For the foregoing reasons, this Court DENIES the motion of Alleco, Inc., the former owner of a majority of stock of Allegheny Pepsi, on behalf of Allegheny Pepsi for a writ of error coram nobis.

The Clerk of the Court is DIRECTED to forward copies of this order to counsel for the parties.

IT IS SO ORDERED.

NOTES

[1] Alleco, Inc., is the corporate successor to a former parent company of Allegheny Pepsi. For the details regarding the corporations in this transaction, please see below, Section I.B.1.

[2] Defendant Odis Allen pleaded guilty prior to trial.

[3] Morton Lapides' complaints were made to and investigated by the Justice Department's Office of Professional Responsibility. This Office conducted a full investigation of all the allegations.

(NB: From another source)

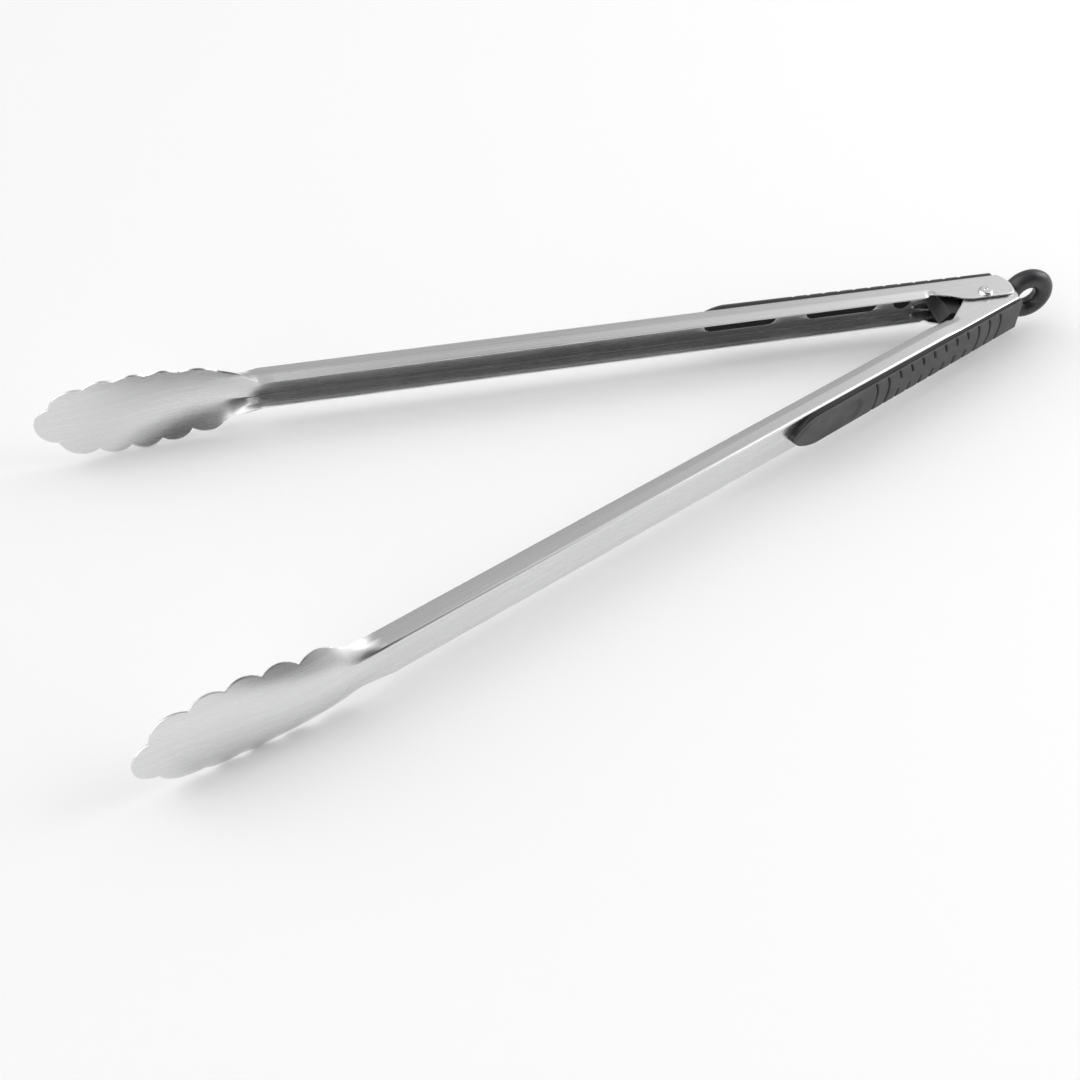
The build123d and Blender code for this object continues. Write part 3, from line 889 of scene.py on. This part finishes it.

[4] Throughout the period of this conspiracy, the defendant corporation traded as Allegheny Pepsi-Cola Bottling Co. In July 1987, a few years after Pepsico, Inc. purchased the defendant from Lapides' Allegheny Beverage Corporation, Pepsico changed the defendant corporation's name to Allegheny Bottling Company.

[5] His conviction was upheld by the Court of Appeals for the Fourth Circuit in United States v. Gravely, 840 F.2d 1156 (4th Cir.1988).

[6] United States v. Allegheny Bottling Co., 695 F. Supp. 856, (E.D.Va.1988), aff'd in part without opinion and rev'd in part without opinion, 870 F.2d 655 (4th Cir.Va.1989), and cert. denied, Lapides v. United States, 493 U.S. 817, 110 S. Ct. 68, 107 L. Ed. 2d 35 (1989).

[7] The decisions are not consistent on the question of whether a fine, in and of itself, is sufficient to constitute a continuing civil liability. For instance, the Keane court found that a fine is a "sunk cost rather than a continuing disability producing additional injury." 852 F.2d at 204. However, the Seventh Circuit also stated that the Fourth and Ninth Circuits "apparently do not require any showing of a disability before a writ of error coram nobis may issue." Craig, 907 F.2d at 658. The Seventh Circuit based this on its reading of Mandel which adopted the broad view that a felony conviction imposes a disabling "status" on a person. Mandel, 862 F.2d at 1075, n. 12.